After earning a professionally useless degree in English Literature (California State University Northridge, 1976) an un-slaked taste for adventure, foreign travel (and a regular paycheck) led me to enlist in the United States Air Force, where I trained as a radio and television broadcast specialist, and served for twenty years in places as various as Greece, Spain, Japan, Korea, Greenland and Ogden, Utah, in a wide assortment of duties and pleasures which included midnight alt-rock DJ, TV news anchor, video-production librarian, radio and television writer and producer, production manager, tour guide and driving a bright orange Volvo sedan from Athens to Zaragoza, Spain, accompanied only by a small and cranky child.

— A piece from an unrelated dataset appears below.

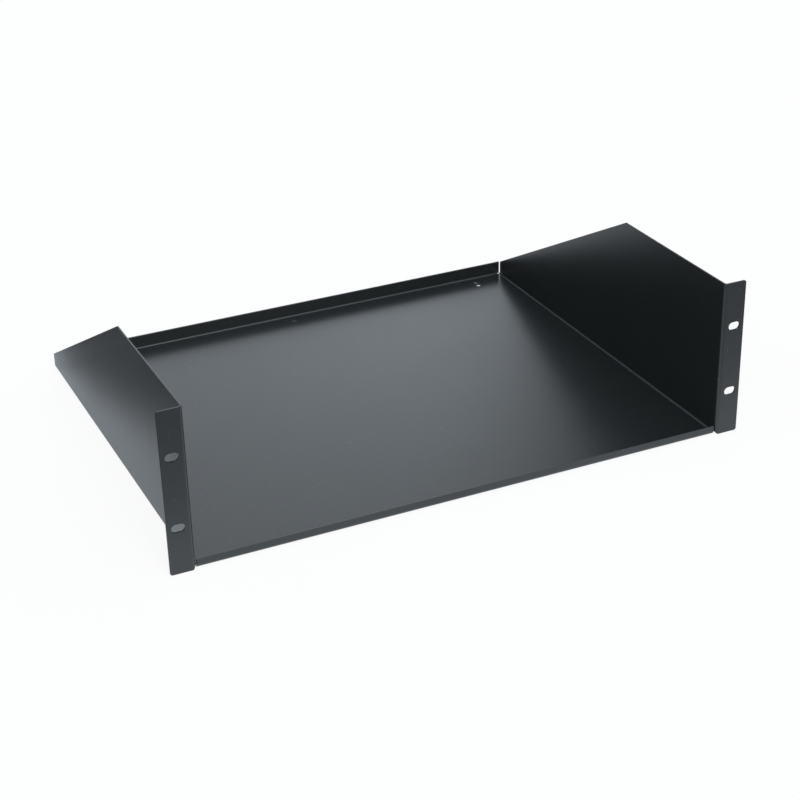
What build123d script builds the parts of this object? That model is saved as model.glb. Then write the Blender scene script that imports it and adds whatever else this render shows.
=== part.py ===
from build123d import *
import os

# A three-unit shelf for a 19 inch rack, folded from sheet steel.
# X runs across the rack, Y from front to rear, Z up. The origin is the centre of the four
# mounting slots, in the plane where the ears bear on the rack rails.

# Sheet and folding
sheet = 1.52
bend_radius = 1.6
bend_outer = bend_radius + sheet
edge_round = 0.3
shortest_rounded = 5.0
corner_angle = 30.0

# Rack panel
panel_width = 482.6
panel_height = 132.1
ear_width = 19.7
ear_corner_radius = 2.0
slot_edge_distance = 8.75
slot_row_spacing = 57.15
slot_width = 6.8
slot_length = 10.3

# Clear depth of the floor between its lips
inner_depth = 368.3

# Side brackets
level_top_length = 147.5
rear_height = 13.7
edge_start = 6.0
edge_flat = 0.4
corner_relief = 2.0

# Base tray
tray_setback = 1.5
front_lip_height = 7.6
lip_gap = 0.8
lip_end_rise = 0.6
rear_hole_diameter = 5.0
rear_hole_count = 2
rear_hole_spacing = 380.0
rear_hole_inset = 16.0

# Seam welds between the brackets' turned-in edges and the tray
seam_width = 1.0

# Places worked out from the sizes above
wall_inner = panel_width / 2 - ear_width
wall_outer = wall_inner + sheet
ear_front = -sheet
ear_bottom = -panel_height / 2
ear_top = panel_height / 2
tray_front = ear_front + tray_setback
lip_inner_front = tray_front + sheet
lip_inner_rear = lip_inner_front + inner_depth
tray_rear = lip_inner_rear + sheet
tray_under = ear_bottom
tray_top = tray_under + sheet
edge_front = ear_front + edge_start
edge_end = wall_inner - bend_radius - edge_flat
tray_half_width = edge_end - seam_width
lip_half_width = wall_inner - lip_gap
lip_end_bottom = tray_top + lip_end_rise
notch_front = edge_front - lip_gap
seam_length = lip_inner_rear - edge_front
front_lip_top = ear_bottom + front_lip_height
rear_lip_top = ear_bottom + rear_height
slope_start = ear_front + level_top_length
slot_column = panel_width / 2 - slot_edge_distance
rear_hole_line = lip_inner_rear - rear_hole_inset

os.makedirs("parts", exist_ok=True)


def corner_edges(piece):
    """The longer edges of a folded sheet's cut outline, where two faces meet at a corner."""
    found = ShapeList()
    for edge in piece.edges().filter_by(lambda candidate: candidate.length > shortest_rounded):
        normals = [face.normal_at(edge @ 0.5) for face in piece.faces() if edge in face.edges()]
        if normals[0].get_angle(normals[1]) > corner_angle:
            found.append(edge)
    return found


# Base tray: floor with a low lip turned up in front and a higher one behind
with BuildPart() as base_tray:
    with BuildSketch(Plane.YZ):
        with BuildLine():
            underside = FilletPolyline(
                (tray_front, front_lip_top),
                (tray_front, tray_under),
                (tray_rear, tray_under),
                (tray_rear, rear_lip_top),
                radius=bend_outer,
            )
            offset(underside, amount=sheet, side=Side.LEFT)
        make_face()
    extrude(amount=lip_half_width, both=True)
    fillet(corner_edges(base_tray).filter_by(Axis.Y, reverse=True), radius=edge_round)

    # Behind the front fold the floor stops at the seams, and the rear lip reaches on to the walls
    with BuildSketch(Plane.XZ.offset(-notch_front)):
        for side in (-1, 1):
            with Locations((side * (tray_half_width + lip_half_width) / 2, tray_under)):
                Rectangle(
                    lip_half_width - tray_half_width,
                    lip_end_bottom - tray_under,
                    align=(Align.CENTER, Align.MIN),
                )
    extrude(amount=notch_front - tray_rear, mode=Mode.SUBTRACT)

    with Locations((0, rear_hole_line, tray_top)):
        with GridLocations(rear_hole_spacing, 0, rear_hole_count, 1):
            Hole(rear_hole_diameter / 2)


# Right side bracket: wall, rack ear folded outwards in front, lower edge turned in below
with BuildPart() as right_side_bracket:
    with BuildSketch(Plane.XY.offset(ear_bottom)):
        with BuildLine():
            ear_face = FilletPolyline(
                (panel_width / 2, ear_front),
                (wall_inner, ear_front),
                (wall_inner, edge_front),
                radius=bend_outer,
            )
            offset(ear_face, amount=sheet, side=Side.RIGHT)
        make_face()
    extrude(amount=panel_height)

    with BuildSketch(Plane.XZ.offset(-edge_front)):
        with BuildLine():
            wall_face = FilletPolyline(
                (wall_inner, ear_top),
                (wall_inner, tray_top),
                (edge_end, tray_top),
                radius=bend_radius,
            )
            offset(wall_face, amount=sheet, side=Side.LEFT)
        make_face()
    extrude(amount=-seam_length)

    # The top edge is level in front and slopes down to the rear lip
    with BuildSketch(Plane.YZ.offset(wall_inner)):
        with BuildLine():
            Polyline(
                (slope_start, ear_top),
                (lip_inner_rear, ear_top),
                (lip_inner_rear, rear_lip_top),
                close=True,
            )
        make_face()
    extrude(amount=sheet, mode=Mode.SUBTRACT)

    # Relief where the two folds meet at the lower front corner
    with BuildSketch(Plane.XZ.offset(-edge_front)):
        with BuildLine():
            Polyline(
                (wall_inner, ear_bottom),
                (wall_inner, ear_bottom + corner_relief),
                (wall_inner + corner_relief, ear_bottom),
                close=True,
            )
        make_face()
    extrude(amount=edge_start, mode=Mode.SUBTRACT)

    ear_corners = right_side_bracket.edges().filter_by(Axis.Y).group_by(Axis.X)[-1]
    fillet(ear_corners, radius=ear_corner_radius)
    coated_edges = corner_edges(right_side_bracket).filter_by_position(
        Axis.X, edge_end, panel_width / 2, inclusive=(False, True)
    )
    fillet(coated_edges, radius=edge_round)

    with BuildSketch(Plane.XZ.offset(-ear_front)):
        with Locations((slot_column, 0)):
            with GridLocations(0, slot_row_spacing, 1, 2):
                SlotOverall(slot_length, slot_width)
    extrude(amount=-sheet, mode=Mode.SUBTRACT)


# Left side bracket: the same piece folded the other way
with BuildPart() as left_side_bracket:
    mirror(right_side_bracket.part, about=Plane.YZ)


# Seam welds: each fills the gap between a bracket and the tray, dressed flush on both sides
with BuildPart() as right_seam_weld:
    with BuildSketch(Plane.XY.offset(tray_under)):
        with Locations((tray_half_width, edge_front)):
            Rectangle(seam_width, seam_length, align=(Align.MIN, Align.MIN))
    extrude(amount=sheet)

with BuildPart() as left_seam_weld:
    mirror(right_seam_weld.part, about=Plane.YZ)


pieces = {
    "base_tray": base_tray,
    "right_side_bracket": right_side_bracket,
    "left_side_bracket": left_side_bracket,
    "right_seam_weld": right_seam_weld,
    "left_seam_weld": left_seam_weld,
}
for name, piece in pieces.items():
    piece.part.label = name
    export_step(piece.part, f"parts/{name}.step")
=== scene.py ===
import math

import bpy
from mathutils import Matrix, Vector


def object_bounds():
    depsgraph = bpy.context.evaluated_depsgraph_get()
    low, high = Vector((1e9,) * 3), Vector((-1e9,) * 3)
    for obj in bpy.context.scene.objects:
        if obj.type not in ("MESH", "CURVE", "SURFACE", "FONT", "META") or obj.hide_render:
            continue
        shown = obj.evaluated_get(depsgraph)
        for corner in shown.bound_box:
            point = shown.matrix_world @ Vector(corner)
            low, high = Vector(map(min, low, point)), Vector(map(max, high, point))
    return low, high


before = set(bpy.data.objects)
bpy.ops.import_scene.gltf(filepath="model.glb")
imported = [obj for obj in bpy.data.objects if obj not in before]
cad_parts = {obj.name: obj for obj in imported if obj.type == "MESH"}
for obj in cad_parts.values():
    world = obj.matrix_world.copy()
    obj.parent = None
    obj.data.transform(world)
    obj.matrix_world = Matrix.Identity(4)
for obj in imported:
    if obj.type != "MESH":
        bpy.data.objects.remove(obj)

cad_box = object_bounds()

# Places are in metres and in the frame's own axes: X across the rack, Y from front to rear, Z up
UP = Vector((0.0, 0.0, 1.0))
SHELF_BOTTOM = cad_box[0][2]
SHEET = 0.00152
TRAY_TOP = SHELF_BOTTOM + SHEET

# Colours are linear
WHITE = (1.0, 1.0, 1.0, 1.0)
WHITE_STRENGTH = 1.0

# Camera, as the photograph was taken; lens and sensor in millimetres
CAMERA_PLACE = (-0.53857, -1.05382, 0.62630)
CAMERA_TARGET = (0.01991, 0.16936, -0.06453)
CAMERA_ROLL = math.radians(1.3485)
LENS = 80.57
SENSOR = 36.0

# Powder coat
COAT_COLOUR = (0.0088, 0.0108, 0.0114, 1.0)
COAT_IOR = 1.58
COAT_ROUGHNESS = 0.30
ROUGHNESS_SPREAD = 0.02
PATCH_SCALE = 22.0
PATCH_DETAIL = 3.0
PEEL_SCALE = 900.0
PEEL_DETAIL = 2.0
PEEL_DEPTH = 0.00002
PEEL_STRENGTH = 0.12
SPECK_SCALE = 520.0
SPECK_DETAIL = 0.0
SPECK_RANGE = (0.820, 0.842)
SPECK_COLOUR = (0.0480, 0.0530, 0.0550, 1.0)

# Two small light spots on the tray near its rear lip, painted in the coat: the stronger one is painted light
# at the right rear hole, the fainter one lies in the middle. X and Y, reach and strength of each
REAR_LIGHT_SPOTS = [((0.0009, 0.3592), 0.0031, 0.58), ((0.1896, 0.3590), 0.0031, 1.00)]
REAR_SPOT_COLOUR = (0.1500, 0.1600, 0.1640, 1.0)

# Studio light: a soft world, and a key light from the front, above and a little to the left
STUDIO_TINT = (0.905, 0.985, 1.06, 1.0)
WORLD_STRENGTH = 0.45
KEY_FROM = (-0.17, -0.70, 0.69)
KEY_SPREAD = math.radians(45.0)
KEY_STRENGTH = 2.3

# Pale floor, a hair below the shelf so that the two never share a plane.
# The glow is the share of plain white in what the camera sees of it
FLOOR_GAP = 0.0002
FLOOR_LEVEL = SHELF_BOTTOM - FLOOR_GAP
FLOOR_COLOUR = (0.98, 0.98, 0.98, 1.0)
FLOOR_SIZE = 12.0
FLOOR_GLOW = 0.87

# The coat mirrors the floor as a table that isn't lit evenly: places along Y, each with its level
TABLE_LEVELS = [
    (-0.60, 0.42), (-0.24, 0.50), (-0.12, 0.75), (-0.03, 1.15),
    (0.01, 1.15), (0.08, 0.72), (0.28, 0.78), (0.40, 1.10)]

# On the left the table ends, at X = place + slant * Y, with a soft edge from the first width to the second
TABLE_EDGE_PLACE = -0.3110
TABLE_EDGE_SLANT = 0.2176
TABLE_EDGE_WIDTH = (-0.030, 0.018)
BEYOND_TABLE = 0.15

# On the right its painted light falls a little, from the first X to the second
TABLE_RIGHT = (0.08, 0.26)
TABLE_RIGHT_LEVEL = 0.90

# One spot of it has a brighter pool of painted light: X and Y, reach and gain
TABLE_SPOTS = [((-0.232, 0.398), 0.030, 0.28)]

# Softbox behind, to the right. From its middle the level changes evenly in X and in Z, within limits,
# and it falls off on the right side
SOFTBOX_SIDES = (-0.3, 3.2)
SOFTBOX_DISTANCE = 2.4
SOFTBOX_TOP = 3.0
SOFTBOX_LEVEL = 1.26
SOFTBOX_MIDDLE = (0.60, 1.06)
SOFTBOX_SLOPE = (0.28, -0.60)
SOFTBOX_LIMITS = (0.88, 1.6)
SOFTBOX_FALL = (1.28, 1.56)
BESIDE_SOFTBOX = 0.25

# Brighter spots on the softbox: X and Z, reach and gain of each
SOFTBOX_SPOTS = [((1.1, 0.85), 0.55, 0.42), ((0.05, 2.35), 0.60, 2.60)]

# Dark card behind, to the left, which the shelf's floor and right wall mirror by way of each other
CARD_SIDES = (-2.4, -0.35)
CARD_DISTANCE = 2.4
CARD_HEIGHTS = (0.2, 2.45)
CARD_LEVEL = 0.05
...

I retired from the Air Force in 1997, and began working for various small firms in San Antonio as an office manager, administrative assistant and executive secretary. By 2002, I had become exceedingly bored with all that, and leapt at an invitation to became a regular contributor to a military-oriented weblog, "Sgt. Stryker's Daily Brief" (now "The Daily Brief"). The build-up to Desert Storm had begun, and my daughter was serving as an active-duty Marine. Writing for the blog was an outlet for me and I wrote anything and everything; essays and commentary on matters historical, personal, political, cultural, literary and military.
One thing led to another, and with the encouragement of various blog-fans, I got hooked on writing historical fiction. I brought out "To Truckee's Trail" in 2006; that's the story of the first ever wagon-train party to bring wagons over the Sierra Nevada, which marked the opening of the California Trail. The Adelsverein Trilogy followed, which was originally going to be just a single book, but the experiences of the German settlers in Texas became so interesting to me, and there was so much non-fiction about them that it ran to three books, and I wasn't even finished at that. As it turned out, there are another three books, relating to some of the secondary characters in the Trilogy; Daughter of Texas and Deep in the Heart - about early Texas, the war for independence, the Alamo and the eventful decade of the Republic of Texas. My latest book, the Quivera Trail is sort of a sequel to the Trilogy, dealing with the adventures of two young Englishwomen who arrive in Texas in 1876.
Besides historical novels, I review books and movies for PODBRAM and for the Amazon Vine program, and contribute to several blogs and on-line discussion groups. I currently live in San Antonio with my daughter and an assortment of dogs and cats, and travel within Texas doing lectures and talks about my follow-up novel series, the Adelsverein Trilogy.